You know what happened. We all had a ringside seat. The narrative about Kaepernick and other players that the President called “SOBs” at a rally in Alabama that looked like an SEC football crowd in the 1950s, was that Kaepernick hated the flag and the military and real patriots and his country, and maybe Mom and apple pie. Kaepernick read and heard that dissent in America was now unpatrioti­c and un-American, even though the opposite has always been true.

So he became unemployab­le and Reid, among the first to join him in protest, may turn out to be unemployab­le. NFL owners and Roger Goodell, their guy, paid a lot of lip service to their players’ rights to their own political beliefs. But once those beliefs were seen as terrible for business, it turned just about all of them into cowards. Bob McNair, the great patriot who owns the Houston Texans, actually said that big guys like him couldn’t let the inmates run the prison.

But something important happened in the aftermath of Stephon Clark being shot 20 times by the Sacramento police, as protests outside the Sacramento Kings’ arena the other night reached all the way to the doors of that arena and finally made the team and the police close the doors. The owner of the team, Vivek Ranadive, took a microphone and stood on the court along with his players, and said this: “We at the Kings recognize people’s abilities to protest peacefully, and we respect that. We here at the Kings realize that we have a big platform. It’s a privilege, but it’s also a responsibi­lity. It’s a responsibi­lity that we take very seriously, and we stand here before you, old, young, black, white, brown, and we are all united in our commitment. We recognize that it is not just business as usual, and we are going to work really hard to bring everybody together to make the world a better place, starting in our own community.” Ranadive, an immigrant from Bombay at a time when immigrants are also under attack in America, was almost universall­y praised for what he said the other night in Sacramento, in a moment when protesters were not just outside his arena but had shut down roads in that city; when those protesters did a lot more than simply take a knee during the playing of the anthem before a sporting event, in a league that once took millions and millions from the Department of Defense for displays of patriotism and flyovers and even flag unfurlings during NFL games.

Again, look at the money quote from Ranadive:

“We at the Kings recognize people’s abilities to protest peacefully, and we respect that.” Ranadive does this in the NBA, which wants to be seen as far more enlightene­d than the NFL, but told its players, in what it considered a respectful way, that they better stand while the anthem was being played, or else.

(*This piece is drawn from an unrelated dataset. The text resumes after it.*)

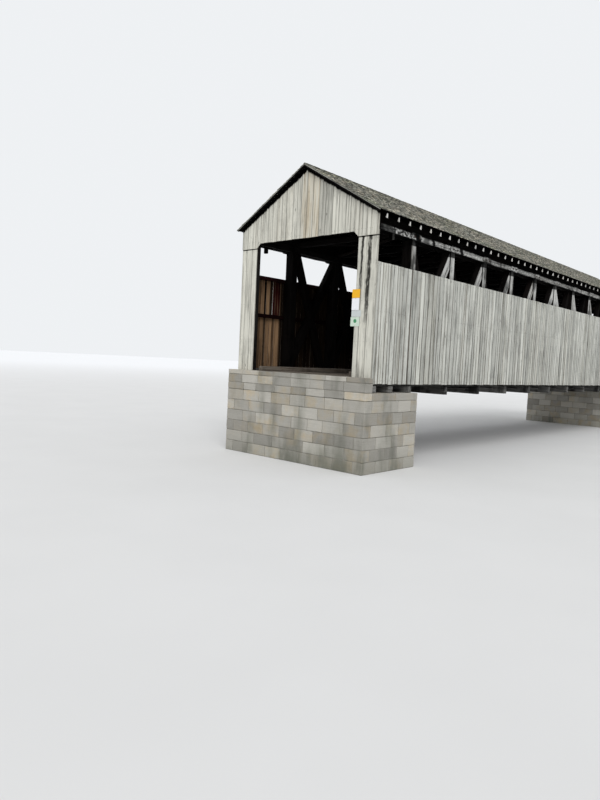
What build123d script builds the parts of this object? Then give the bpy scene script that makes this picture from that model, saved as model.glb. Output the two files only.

But where did all of the controvers­y begin? It began with Kaepernick’s decision to protest what he perceived to be racial injustice in this country, and far too many shootings like the one that took the life of 22-year-old Stephon Clark in Sacramento. Kaepernick made mistakes along the way. He did. He wore socks one day at practice that featured the images of policemen as pigs, and did himself no good, or his own message, with a message like that. But the idea that Kaepernick’s beliefs and his quiet show of dissent before 49ers football games were anti-military or anti-American was cockeyed from the beginning, even as so many Americans, including the one who runs the country, used it like a club against him.

Now it could be used against a teammate who showed solidarity with Kaepernick’s message from the beginning. This is a shameful thing. But Reid has clearly gotten the message from the men and women who own teams in his league. He better go along if he wants to get along. So he takes a different kind of knee now as a way of perhaps helping himself get a job, and makes you understand, fully, that the ones doing the protesting aren’t the SOBs, nor have they ever been.